C & T Licata & Son Ltd, 36 Picton Street, Montpelier, Bristol BS6 5QA
in case anyone’s wondering where this is….

Tel No:  0117 9247725.

21 thoughts on “Licata – the quest for semola di grano duro rimacinata

  1. cityhippyfarmgirl

    :-) It’s good to have a furry one about, they keep you warm…and show off just how light your new flour is!
    Probably best I don’t live anywhere near your emporium…

  2. Amanda

    We have a similar emporium not quite far enough away from my house. I discipline myself to only go there once every couple of months – thats all the card can take!

    1. Joanna @ Zeb Bakes Post author

      It’s the parking challenge that usually puts me off, though they have a second shop slightly easier for parking, though that one is only open Friday, Saturday and Sunday. The Gloucester Road is the longest road of independent shops in Europe apparently, a very mixed bag. Someone has recently opened a Turkish bread and cake shop…

  3. drfugawe

    Whoa! mortadella with pistachio – been a long time since I’ve had some of that. I can remember as a kid getting mortadella w. pistachio sandwiches on that round Italian bread – I didn’t know how good that was!

  4. heidi

    Wow! What a treasure! I’m looking forward to the bread.
    I need to find some of that very fine semolina around here. The stuff I have is coarse- kind of like a

    1. Joanna @ Zeb Bakes Post author

      I don’t know if googling the name helps. It might be called ‘patent durum flour’ as an alternative search term in the States, that’s what some contributors refer to it as on the Fresh Loaf forum.

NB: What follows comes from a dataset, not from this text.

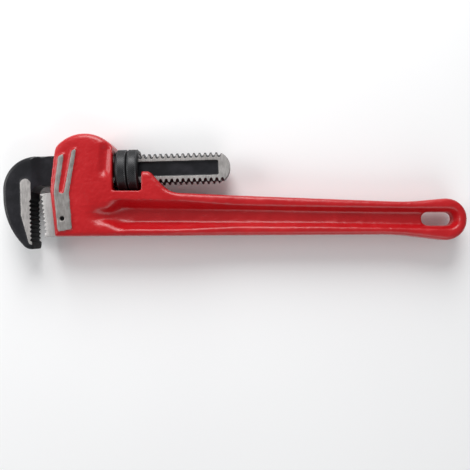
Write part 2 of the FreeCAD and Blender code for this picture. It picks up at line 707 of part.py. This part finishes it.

See this thread which I read last night with Syd’s beautiful rendition of the Hamelman bread.

  5. gina

    ricordo con nostalgia ogni (=i remember nostalgically every) shopping day in Puglia, Italia at various emporiums of our desire…my friends from puglia (bari, brindisi, lecce, san donaci) have taught me many secrets of their traditional cucina italiana, and i learned to cook a lot of things with typical south italian products! una meraviglia! have a great time jo! my greek summer greetings for all of you! :)

    1. Joanna @ Zeb Bakes Post author

      I’ve never been to Puglia, though I had some absolutely superb olives from there earlier in the year, quite different from other olives I have had, very fresh and delicate in flavour… Look forward to reading your blog one day gina, hint hint xx

  6. gillthepainter

    Haven’t you got hairy arms, Joanna! …….. Oh, it’s the furry one is it?

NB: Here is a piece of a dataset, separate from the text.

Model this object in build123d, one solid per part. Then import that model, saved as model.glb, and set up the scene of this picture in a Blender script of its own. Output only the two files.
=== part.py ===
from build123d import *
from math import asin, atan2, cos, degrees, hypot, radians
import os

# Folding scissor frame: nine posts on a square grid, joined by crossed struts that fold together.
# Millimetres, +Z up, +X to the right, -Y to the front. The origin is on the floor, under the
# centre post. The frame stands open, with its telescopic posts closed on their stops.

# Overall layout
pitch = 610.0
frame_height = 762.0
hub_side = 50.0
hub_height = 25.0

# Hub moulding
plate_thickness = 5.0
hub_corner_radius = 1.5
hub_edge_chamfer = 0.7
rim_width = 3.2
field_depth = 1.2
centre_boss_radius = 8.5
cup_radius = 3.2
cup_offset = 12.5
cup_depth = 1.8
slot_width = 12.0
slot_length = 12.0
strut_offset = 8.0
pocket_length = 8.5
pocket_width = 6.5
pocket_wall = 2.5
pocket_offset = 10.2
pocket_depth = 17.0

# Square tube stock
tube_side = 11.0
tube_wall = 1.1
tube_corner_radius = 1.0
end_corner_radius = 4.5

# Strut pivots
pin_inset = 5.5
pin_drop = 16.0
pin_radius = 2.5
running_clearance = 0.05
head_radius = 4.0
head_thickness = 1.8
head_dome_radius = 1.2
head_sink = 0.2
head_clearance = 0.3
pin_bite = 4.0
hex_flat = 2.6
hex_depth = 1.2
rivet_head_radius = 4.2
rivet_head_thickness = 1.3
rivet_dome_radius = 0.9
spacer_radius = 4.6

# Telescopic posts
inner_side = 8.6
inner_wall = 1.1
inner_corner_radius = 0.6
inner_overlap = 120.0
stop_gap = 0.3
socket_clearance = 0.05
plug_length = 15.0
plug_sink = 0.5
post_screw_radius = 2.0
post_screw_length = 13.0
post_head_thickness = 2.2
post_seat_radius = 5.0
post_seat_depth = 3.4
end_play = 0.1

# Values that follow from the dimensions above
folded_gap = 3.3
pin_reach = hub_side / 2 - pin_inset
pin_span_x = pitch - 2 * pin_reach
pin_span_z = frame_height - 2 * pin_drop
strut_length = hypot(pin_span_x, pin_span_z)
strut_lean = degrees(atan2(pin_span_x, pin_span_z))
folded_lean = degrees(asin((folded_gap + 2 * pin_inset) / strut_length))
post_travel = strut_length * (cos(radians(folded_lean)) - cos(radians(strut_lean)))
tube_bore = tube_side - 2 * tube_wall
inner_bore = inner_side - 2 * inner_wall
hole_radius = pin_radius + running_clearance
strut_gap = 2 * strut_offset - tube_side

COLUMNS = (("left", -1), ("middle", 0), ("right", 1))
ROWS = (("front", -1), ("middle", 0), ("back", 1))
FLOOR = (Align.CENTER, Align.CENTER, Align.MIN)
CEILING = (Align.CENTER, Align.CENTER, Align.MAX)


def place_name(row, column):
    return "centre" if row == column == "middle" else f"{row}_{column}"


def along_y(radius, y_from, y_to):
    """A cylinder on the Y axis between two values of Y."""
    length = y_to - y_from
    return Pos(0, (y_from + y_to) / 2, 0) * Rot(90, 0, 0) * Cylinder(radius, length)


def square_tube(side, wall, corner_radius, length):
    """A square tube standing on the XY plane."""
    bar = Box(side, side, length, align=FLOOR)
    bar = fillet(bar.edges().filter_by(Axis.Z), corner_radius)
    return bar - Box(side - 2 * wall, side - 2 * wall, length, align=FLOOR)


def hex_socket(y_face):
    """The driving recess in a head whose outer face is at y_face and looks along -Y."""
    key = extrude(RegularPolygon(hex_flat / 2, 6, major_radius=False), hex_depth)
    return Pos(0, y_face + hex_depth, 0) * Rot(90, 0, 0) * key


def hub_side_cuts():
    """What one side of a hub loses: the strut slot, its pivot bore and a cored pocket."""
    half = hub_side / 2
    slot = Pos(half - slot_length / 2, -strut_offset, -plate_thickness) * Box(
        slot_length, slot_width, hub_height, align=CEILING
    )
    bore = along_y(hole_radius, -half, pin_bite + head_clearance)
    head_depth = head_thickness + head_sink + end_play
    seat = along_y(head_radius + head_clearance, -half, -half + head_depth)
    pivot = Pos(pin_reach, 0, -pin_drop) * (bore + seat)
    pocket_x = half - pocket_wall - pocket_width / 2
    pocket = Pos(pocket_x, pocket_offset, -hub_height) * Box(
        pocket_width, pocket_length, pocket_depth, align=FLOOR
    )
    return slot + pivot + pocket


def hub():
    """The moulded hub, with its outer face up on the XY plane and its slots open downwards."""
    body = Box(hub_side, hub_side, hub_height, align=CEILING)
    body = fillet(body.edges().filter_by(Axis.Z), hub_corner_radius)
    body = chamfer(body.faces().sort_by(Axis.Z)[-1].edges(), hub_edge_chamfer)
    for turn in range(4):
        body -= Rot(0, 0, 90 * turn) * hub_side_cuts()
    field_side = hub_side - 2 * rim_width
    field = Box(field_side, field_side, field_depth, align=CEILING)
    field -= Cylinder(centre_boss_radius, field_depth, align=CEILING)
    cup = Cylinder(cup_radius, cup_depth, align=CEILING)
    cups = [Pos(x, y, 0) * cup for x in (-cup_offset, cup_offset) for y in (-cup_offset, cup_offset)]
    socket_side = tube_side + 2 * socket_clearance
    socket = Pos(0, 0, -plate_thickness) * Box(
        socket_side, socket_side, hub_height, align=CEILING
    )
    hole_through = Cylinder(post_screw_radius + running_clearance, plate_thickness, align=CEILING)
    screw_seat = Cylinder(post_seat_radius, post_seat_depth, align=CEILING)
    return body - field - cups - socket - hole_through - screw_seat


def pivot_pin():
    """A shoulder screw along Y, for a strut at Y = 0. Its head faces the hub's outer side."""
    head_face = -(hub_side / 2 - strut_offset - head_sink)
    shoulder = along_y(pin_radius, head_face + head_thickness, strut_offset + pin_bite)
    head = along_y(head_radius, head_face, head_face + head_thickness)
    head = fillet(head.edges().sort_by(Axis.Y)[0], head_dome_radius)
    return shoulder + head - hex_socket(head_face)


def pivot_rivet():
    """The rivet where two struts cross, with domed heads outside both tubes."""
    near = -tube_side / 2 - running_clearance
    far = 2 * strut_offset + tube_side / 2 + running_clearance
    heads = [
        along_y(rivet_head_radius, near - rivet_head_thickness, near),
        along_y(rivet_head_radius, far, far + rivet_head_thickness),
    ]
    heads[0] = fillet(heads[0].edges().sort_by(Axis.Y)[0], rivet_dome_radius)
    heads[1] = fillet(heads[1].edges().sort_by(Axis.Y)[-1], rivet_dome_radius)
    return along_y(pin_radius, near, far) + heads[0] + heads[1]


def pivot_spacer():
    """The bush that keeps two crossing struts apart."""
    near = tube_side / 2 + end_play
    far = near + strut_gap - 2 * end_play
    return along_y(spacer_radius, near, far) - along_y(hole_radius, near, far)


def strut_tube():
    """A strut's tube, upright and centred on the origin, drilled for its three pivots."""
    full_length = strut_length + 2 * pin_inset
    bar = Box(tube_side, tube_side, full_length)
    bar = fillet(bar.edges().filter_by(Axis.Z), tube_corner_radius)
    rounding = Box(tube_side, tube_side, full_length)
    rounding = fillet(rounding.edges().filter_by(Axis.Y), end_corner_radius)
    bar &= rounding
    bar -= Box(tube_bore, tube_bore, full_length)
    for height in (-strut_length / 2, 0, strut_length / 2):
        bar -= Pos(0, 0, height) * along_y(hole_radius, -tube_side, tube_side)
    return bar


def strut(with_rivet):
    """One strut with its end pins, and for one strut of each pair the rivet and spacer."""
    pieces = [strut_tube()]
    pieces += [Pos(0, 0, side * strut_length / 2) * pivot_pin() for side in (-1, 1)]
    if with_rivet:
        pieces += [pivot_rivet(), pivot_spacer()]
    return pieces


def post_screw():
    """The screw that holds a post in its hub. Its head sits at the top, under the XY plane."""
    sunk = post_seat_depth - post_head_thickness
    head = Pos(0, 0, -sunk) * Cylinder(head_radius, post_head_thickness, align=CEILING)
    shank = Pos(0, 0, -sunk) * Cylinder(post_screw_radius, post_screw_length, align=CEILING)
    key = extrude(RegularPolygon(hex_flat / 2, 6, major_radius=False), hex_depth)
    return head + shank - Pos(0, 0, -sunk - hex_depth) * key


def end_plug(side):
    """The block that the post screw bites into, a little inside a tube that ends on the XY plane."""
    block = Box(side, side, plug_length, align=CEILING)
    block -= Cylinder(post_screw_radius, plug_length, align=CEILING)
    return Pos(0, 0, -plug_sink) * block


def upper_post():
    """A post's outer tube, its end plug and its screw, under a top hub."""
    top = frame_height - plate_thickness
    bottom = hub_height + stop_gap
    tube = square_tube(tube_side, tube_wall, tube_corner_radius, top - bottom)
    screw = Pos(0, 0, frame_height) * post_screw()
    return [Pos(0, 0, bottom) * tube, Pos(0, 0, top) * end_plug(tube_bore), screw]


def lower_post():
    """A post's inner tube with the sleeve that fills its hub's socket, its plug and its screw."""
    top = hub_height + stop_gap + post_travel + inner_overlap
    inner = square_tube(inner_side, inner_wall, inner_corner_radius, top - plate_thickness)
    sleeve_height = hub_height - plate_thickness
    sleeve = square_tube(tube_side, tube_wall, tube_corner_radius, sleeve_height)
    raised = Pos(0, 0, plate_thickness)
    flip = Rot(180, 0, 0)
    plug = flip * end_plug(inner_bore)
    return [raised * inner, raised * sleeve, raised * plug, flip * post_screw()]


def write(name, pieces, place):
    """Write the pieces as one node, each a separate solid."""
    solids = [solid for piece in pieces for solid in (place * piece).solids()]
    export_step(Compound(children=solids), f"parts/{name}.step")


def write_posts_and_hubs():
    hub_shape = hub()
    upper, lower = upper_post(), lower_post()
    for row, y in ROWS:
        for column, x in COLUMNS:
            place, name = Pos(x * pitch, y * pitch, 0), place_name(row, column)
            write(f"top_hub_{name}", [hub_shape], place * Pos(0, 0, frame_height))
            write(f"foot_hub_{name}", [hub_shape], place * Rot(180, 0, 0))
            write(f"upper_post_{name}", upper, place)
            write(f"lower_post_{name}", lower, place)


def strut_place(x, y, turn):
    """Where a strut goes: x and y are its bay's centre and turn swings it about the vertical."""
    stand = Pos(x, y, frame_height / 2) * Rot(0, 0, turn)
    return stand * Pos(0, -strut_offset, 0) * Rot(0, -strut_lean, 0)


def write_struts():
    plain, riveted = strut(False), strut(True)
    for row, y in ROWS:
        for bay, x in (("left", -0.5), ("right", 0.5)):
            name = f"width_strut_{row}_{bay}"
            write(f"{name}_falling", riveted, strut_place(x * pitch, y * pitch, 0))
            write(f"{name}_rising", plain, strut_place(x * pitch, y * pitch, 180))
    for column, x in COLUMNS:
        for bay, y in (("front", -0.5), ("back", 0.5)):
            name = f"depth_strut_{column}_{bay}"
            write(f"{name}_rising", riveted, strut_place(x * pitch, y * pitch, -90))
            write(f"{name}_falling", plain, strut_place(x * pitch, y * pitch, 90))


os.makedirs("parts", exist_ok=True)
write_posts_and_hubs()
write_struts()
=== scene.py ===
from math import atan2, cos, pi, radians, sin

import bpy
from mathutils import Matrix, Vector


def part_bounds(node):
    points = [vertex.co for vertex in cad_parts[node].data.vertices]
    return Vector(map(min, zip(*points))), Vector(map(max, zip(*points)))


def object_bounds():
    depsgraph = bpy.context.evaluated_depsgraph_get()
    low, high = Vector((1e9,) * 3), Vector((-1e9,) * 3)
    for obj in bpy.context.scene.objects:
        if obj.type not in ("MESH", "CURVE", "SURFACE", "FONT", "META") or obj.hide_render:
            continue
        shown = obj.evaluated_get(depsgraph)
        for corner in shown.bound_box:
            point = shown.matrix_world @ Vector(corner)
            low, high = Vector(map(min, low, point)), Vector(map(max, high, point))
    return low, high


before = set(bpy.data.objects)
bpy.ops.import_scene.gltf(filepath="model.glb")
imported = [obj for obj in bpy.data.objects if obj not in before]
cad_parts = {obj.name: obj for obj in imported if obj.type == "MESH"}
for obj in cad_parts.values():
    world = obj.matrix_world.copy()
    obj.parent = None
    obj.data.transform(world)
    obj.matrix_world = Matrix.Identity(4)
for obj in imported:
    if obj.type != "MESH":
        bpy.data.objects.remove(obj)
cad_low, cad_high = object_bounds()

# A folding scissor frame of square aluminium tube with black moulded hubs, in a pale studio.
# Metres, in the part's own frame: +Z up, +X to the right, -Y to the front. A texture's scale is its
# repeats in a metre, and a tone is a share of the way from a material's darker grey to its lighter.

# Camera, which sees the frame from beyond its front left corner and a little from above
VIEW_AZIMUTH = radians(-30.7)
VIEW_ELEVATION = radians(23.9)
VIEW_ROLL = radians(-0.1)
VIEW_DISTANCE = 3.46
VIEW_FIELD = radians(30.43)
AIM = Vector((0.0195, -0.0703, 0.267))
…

    Don’t you just love shops like these, they are pure joy. We’re fairly lucky in Cheltenham too, but not for the flour.
    & certainly not for that marvellous price.
    It’s worth travelling to Bristol just for that.

    What bread did you make?

    1. Joanna @ Zeb Bakes Post author

      I am sure we can arrange something Gill – I made Celia’s Ciabatta and Hamelman’s Semolina (Levain) bread with toasted sesame seeds. I’ll post them as soon as I have a moment.

  7. Misk Cooks

    I know should be focused on the flour ,and salami, espresso beans, biscotti, pasta, mozarella, and pecorino, but gosh I do love the graffiti! It seems to me that a large mug decorated with that graffiti would win a lot of hearts. This really does give me an idea or two …

    1. Joanna @ Zeb Bakes Post author

      There is something about buddleia tumbling over walls on city corners like these, it softens the backs of the railway lines too and creeps over the fence from my neighbour’s garden into mine. Butterflies love it apparently :)

  8. chocvegveg

    great pics Joanna, I got mine from the Italian shop in Woking. Managed to avert my eyes from the olives and cheeses and other delights, but he had a huge loaf on the shelf just sent over from Italy – it was about a meter tall! Some kind of long ciabatta! Hope the bread turns out well!